For local development, log in with Application Default Credentials. The OpenTelemetry collector will use the credentials to export the traces to Google Cloud Trace.

gcloud auth application-default login

2. Configure the Collector

Save a copy of the file named otel-collector-config.yaml.example in this directory as otel-collector-config.yaml in your current working directory. Replace YOUR-GCP-PROJECT-ID in the file with your actual Google Cloud project ID.

3. Run the Collector

From the directory containing your otel-collector-config.yaml config file, run the following command to start the collector in Docker.

docker run -d \
  --name otel-collector \
  -u "$(id -u):$(id -g)" \
  -v $(pwd)/otel-collector-config.yaml:/etc/otelcol/config.yaml \
  -v $HOME/.config/gcloud/application_default_credentials.json:/gcp/credentials.json \
  -e GOOGLE_APPLICATION_CREDENTIALS=/gcp/credentials.json \
  -p 4317:4317 \
  otel/opentelemetry-collector-contrib \
  --config /etc/otelcol/config.yaml

Run docker ps to check that the otel-collector is running. If you do not see it, run docker logs otel-collector to see the error message.
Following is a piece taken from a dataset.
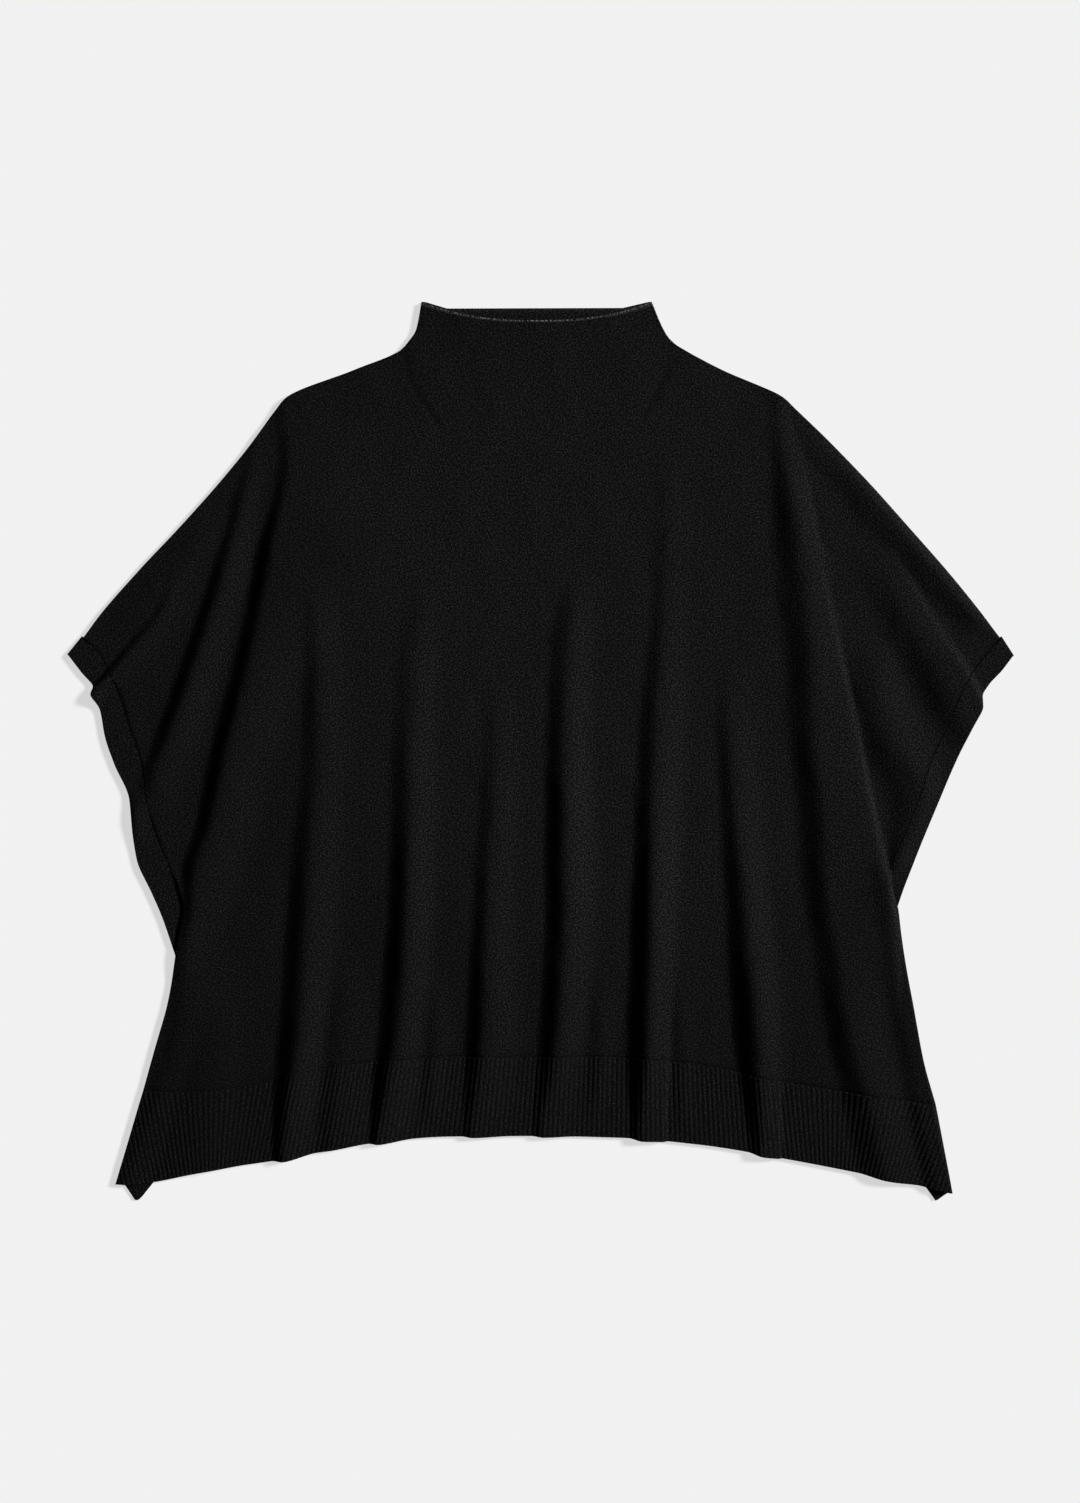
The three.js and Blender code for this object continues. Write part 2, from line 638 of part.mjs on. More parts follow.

4. Run the Sandbox Client with Tracing

To run the client and generate traces, instantiate the SandboxClient with the enable_tracing=True flag in your Python script.

from k8s_agent_sandbox import SandboxClient

def main():
    # ...
    sb = SandboxClient(tracer_config=SandboxTracerConfig(enable_tracing=True))
    sandbox = sb.create_sandbox(template="python-sandbox-template")
    try:
        sandbox.commands.run("echo 'Hello, World!'")
    finally:
        sandbox.terminate()

if __name__ == "__main__":
    main()

Alternatively, you can also run the test_client.py in this directory with:

python test_client.py --enable-tracing

5. View the Traces

After running your client script, traces will be sent to Google Cloud.

  • Wait a minute or two for the data to be processed.
  • Go to the Google Cloud Trace Explorer.
  • You will see your traces appear in the list. You can click on a trace to see the full waterfall diagram, including the sandbox-client.lifecycle parent span and all its children.

Tracing Behavior with Multiple Clients

It is generally expected that most clients within the same application process will share the same trace_service_name. The default for the SandboxClient is sandbox-client.

The SandboxClient relies on a process-wide singleton TracerProvider. This means:

  1. Creation: The provider is created only once, upon the first initialization of a SandboxClient with tracing enabled.
  2. Persistence: It persists for the entire lifetime of the Python process and is shared by all subsequent clients.
  3. Shutdown: It is strictly shut down only when the process exits (via atexit).

Because the provider is global, the service.name resource attribute is immutable after the first initialization. When multiple clients with different service names are used in the same process, the first client wins the global service name configuration. However, each client maintains its own instrumentation scope, ensuring traces remain distinguishable.

Feature Client A (Initialized First) Client B (Initialized Second)
trace_service_name sandbox-client-a sandbox-client-b
Global service.name sandbox-client-a (Wins) sandbox-client-a (Ignored w/ Warning)
Instrumentation Scope sandbox_client_a sandbox_client_b
Span Name Format sandbox-client-a.<operation> sandbox-client-b.<operation>
Trace Backend View Service: sandbox-client-a Service: sandbox-client-a (but separate scopes)